Provided records:

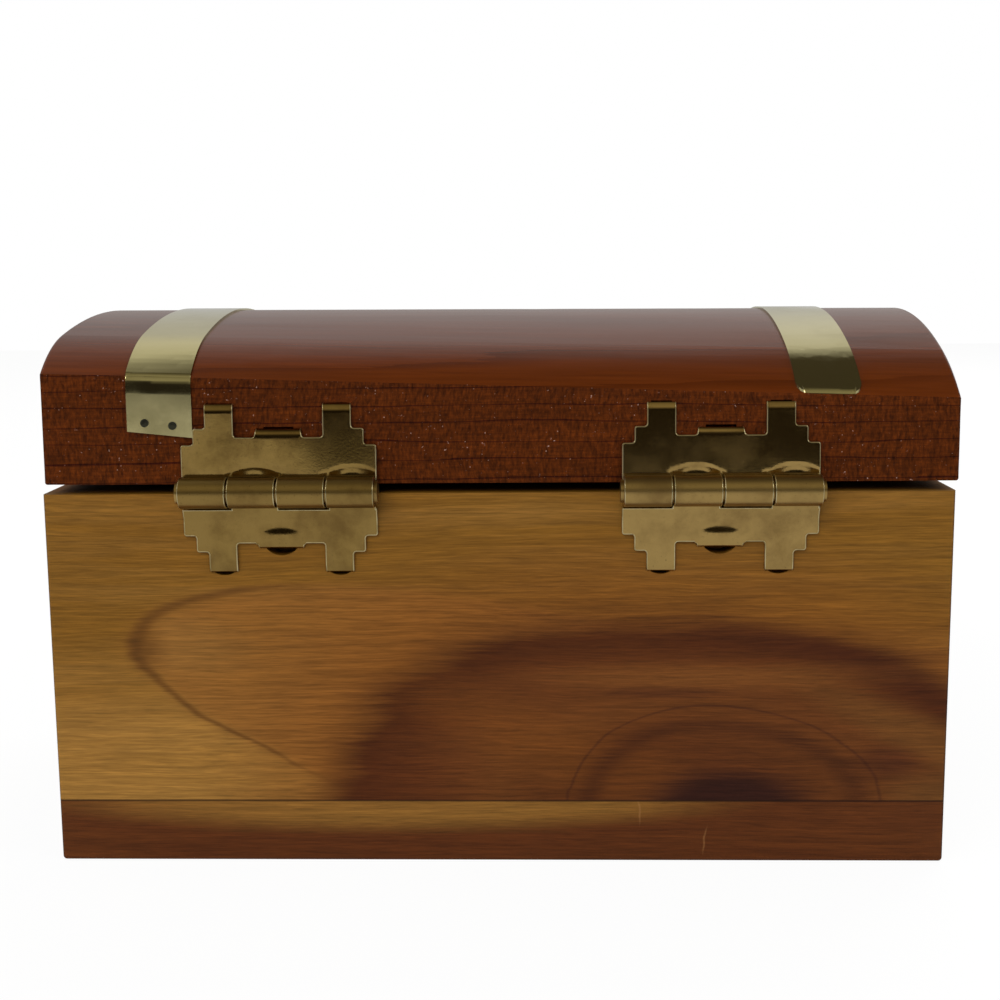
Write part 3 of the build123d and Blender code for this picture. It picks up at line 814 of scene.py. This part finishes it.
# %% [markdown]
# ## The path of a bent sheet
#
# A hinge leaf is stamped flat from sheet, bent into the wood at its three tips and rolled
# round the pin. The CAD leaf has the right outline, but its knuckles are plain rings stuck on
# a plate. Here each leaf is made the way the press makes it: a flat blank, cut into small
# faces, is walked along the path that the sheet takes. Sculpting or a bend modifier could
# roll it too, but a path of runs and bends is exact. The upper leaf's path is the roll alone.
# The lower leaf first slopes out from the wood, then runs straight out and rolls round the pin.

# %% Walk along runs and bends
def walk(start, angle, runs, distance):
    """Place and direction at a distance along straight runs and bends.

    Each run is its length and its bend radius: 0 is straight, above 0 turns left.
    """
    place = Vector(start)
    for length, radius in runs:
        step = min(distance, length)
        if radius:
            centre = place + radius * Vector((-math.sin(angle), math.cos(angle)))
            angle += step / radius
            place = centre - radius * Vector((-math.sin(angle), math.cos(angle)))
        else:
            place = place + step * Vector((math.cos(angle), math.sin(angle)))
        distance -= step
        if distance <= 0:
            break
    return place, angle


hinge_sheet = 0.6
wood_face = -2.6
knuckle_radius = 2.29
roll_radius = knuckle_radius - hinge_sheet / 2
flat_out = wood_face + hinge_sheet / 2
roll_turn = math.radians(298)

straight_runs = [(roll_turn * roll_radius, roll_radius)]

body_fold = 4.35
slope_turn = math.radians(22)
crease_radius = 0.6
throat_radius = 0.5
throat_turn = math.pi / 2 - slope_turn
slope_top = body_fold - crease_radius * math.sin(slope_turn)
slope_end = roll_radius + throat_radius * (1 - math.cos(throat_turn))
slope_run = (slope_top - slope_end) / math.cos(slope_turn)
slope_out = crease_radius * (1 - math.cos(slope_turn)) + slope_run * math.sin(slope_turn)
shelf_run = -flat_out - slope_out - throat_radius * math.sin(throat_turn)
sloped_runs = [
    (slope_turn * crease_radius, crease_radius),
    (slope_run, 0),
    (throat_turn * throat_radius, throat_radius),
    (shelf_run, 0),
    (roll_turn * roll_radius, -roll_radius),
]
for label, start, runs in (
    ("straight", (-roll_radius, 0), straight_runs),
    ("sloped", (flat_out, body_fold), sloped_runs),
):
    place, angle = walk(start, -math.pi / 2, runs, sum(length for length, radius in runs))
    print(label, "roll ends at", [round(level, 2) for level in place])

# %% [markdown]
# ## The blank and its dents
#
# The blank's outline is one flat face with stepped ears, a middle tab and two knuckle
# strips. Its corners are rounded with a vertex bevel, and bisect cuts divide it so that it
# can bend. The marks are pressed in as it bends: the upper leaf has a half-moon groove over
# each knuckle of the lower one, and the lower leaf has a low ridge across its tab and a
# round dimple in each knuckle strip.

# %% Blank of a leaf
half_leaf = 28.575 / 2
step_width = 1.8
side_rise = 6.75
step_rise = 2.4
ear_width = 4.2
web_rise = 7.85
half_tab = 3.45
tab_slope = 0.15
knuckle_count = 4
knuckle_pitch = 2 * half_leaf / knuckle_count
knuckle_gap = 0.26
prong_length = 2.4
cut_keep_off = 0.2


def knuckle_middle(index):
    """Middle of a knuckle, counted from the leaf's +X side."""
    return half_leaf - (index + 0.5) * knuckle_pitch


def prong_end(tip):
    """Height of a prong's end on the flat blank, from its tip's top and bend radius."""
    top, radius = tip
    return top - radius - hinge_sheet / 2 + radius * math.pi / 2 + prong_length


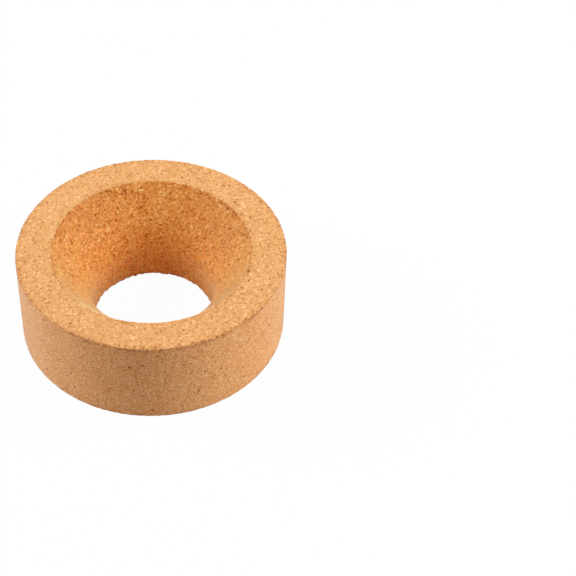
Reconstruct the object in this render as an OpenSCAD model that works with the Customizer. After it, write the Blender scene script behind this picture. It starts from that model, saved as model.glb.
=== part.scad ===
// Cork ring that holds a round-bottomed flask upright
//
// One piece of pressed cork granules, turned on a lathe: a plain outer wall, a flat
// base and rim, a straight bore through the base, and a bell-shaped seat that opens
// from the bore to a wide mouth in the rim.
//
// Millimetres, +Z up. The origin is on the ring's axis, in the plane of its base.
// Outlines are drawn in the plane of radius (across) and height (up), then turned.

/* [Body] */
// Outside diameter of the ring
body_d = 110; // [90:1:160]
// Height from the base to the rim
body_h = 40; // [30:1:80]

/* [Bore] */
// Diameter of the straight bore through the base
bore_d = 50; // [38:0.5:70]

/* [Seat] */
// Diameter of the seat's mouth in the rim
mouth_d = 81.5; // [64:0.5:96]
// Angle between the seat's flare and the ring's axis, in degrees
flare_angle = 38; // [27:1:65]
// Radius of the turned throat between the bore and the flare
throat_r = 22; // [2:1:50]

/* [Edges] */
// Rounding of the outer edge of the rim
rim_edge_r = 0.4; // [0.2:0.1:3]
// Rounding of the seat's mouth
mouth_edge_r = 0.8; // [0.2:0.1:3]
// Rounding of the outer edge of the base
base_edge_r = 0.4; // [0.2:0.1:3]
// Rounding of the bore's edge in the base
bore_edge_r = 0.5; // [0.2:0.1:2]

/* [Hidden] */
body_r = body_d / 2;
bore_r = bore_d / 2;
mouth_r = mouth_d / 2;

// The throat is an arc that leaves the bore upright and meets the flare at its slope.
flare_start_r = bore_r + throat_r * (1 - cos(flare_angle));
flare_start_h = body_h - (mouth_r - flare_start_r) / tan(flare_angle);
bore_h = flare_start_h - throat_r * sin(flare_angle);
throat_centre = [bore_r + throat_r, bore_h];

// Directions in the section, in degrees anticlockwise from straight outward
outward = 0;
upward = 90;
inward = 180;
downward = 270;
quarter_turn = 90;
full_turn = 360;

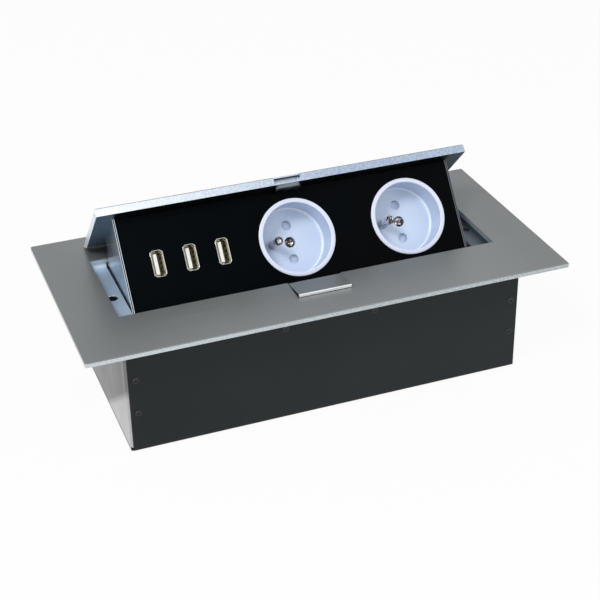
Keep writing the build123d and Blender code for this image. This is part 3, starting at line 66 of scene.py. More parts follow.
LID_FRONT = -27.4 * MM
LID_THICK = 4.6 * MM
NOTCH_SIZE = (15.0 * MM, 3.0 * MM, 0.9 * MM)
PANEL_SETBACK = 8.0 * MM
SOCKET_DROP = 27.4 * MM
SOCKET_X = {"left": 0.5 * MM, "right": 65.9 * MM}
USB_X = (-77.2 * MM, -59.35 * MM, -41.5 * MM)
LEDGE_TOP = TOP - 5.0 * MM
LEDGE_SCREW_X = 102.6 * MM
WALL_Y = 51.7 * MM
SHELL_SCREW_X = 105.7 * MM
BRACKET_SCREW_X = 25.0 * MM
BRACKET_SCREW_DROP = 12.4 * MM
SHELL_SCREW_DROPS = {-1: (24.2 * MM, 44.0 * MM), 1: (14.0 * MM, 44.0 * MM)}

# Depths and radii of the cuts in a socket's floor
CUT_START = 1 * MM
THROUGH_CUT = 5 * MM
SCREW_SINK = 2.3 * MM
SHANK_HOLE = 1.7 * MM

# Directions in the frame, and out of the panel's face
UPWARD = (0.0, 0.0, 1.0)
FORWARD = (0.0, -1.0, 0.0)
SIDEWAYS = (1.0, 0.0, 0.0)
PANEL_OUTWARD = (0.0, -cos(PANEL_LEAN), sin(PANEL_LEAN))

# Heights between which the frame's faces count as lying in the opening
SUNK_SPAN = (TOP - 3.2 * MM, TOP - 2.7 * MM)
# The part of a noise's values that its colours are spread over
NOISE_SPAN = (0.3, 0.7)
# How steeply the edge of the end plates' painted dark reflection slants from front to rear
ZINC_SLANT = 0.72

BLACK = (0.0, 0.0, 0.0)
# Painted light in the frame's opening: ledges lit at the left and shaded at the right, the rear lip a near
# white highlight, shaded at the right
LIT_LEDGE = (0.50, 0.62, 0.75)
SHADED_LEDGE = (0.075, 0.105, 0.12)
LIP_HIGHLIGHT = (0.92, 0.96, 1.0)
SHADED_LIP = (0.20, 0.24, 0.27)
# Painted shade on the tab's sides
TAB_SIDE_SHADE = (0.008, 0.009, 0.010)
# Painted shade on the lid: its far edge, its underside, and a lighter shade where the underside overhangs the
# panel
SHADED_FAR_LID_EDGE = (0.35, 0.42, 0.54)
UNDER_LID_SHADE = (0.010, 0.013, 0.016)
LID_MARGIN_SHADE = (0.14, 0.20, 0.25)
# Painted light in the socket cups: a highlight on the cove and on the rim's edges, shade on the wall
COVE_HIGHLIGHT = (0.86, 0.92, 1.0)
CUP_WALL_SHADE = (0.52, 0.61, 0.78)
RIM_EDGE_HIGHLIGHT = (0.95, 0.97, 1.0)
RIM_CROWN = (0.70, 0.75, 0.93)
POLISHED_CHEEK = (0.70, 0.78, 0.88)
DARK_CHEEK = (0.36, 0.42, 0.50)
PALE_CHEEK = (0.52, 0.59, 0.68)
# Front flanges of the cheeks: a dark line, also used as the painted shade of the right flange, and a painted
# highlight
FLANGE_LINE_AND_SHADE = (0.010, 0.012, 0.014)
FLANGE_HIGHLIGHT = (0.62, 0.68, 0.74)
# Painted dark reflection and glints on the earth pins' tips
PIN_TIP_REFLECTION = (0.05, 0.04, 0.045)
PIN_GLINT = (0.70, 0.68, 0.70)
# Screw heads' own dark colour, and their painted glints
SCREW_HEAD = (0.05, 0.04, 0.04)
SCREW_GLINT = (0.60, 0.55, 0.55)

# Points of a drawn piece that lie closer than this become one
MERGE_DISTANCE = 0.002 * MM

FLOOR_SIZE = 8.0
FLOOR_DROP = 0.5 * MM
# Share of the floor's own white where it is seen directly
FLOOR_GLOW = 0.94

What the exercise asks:
In the listing above, locate the line containing "Reconstruct the object" and the line containing "throat_r = 22; // [2:1:50]", then transcribe both and every line between them verbatim.

Solution to the problem:
Reconstruct the object in this render as an OpenSCAD model that works with the Customizer. After it, write the Blender scene script behind this picture. It starts from that model, saved as model.glb.
=== part.scad ===
// Cork ring that holds a round-bottomed flask upright
//
// One piece of pressed cork granules, turned on a lathe: a plain outer wall, a flat
// base and rim, a straight bore through the base, and a bell-shaped seat that opens
// from the bore to a wide mouth in the rim.
//
// Millimetres, +Z up. The origin is on the ring's axis, in the plane of its base.
// Outlines are drawn in the plane of radius (across) and height (up), then turned.

/* [Body] */
// Outside diameter of the ring
body_d = 110; // [90:1:160]
// Height from the base to the rim
body_h = 40; // [30:1:80]

/* [Bore] */
// Diameter of the straight bore through the base
bore_d = 50; // [38:0.5:70]

/* [Seat] */
// Diameter of the seat's mouth in the rim
mouth_d = 81.5; // [64:0.5:96]
// Angle between the seat's flare and the ring's axis, in degrees
flare_angle = 38; // [27:1:65]
// Radius of the turned throat between the bore and the flare
throat_r = 22; // [2:1:50]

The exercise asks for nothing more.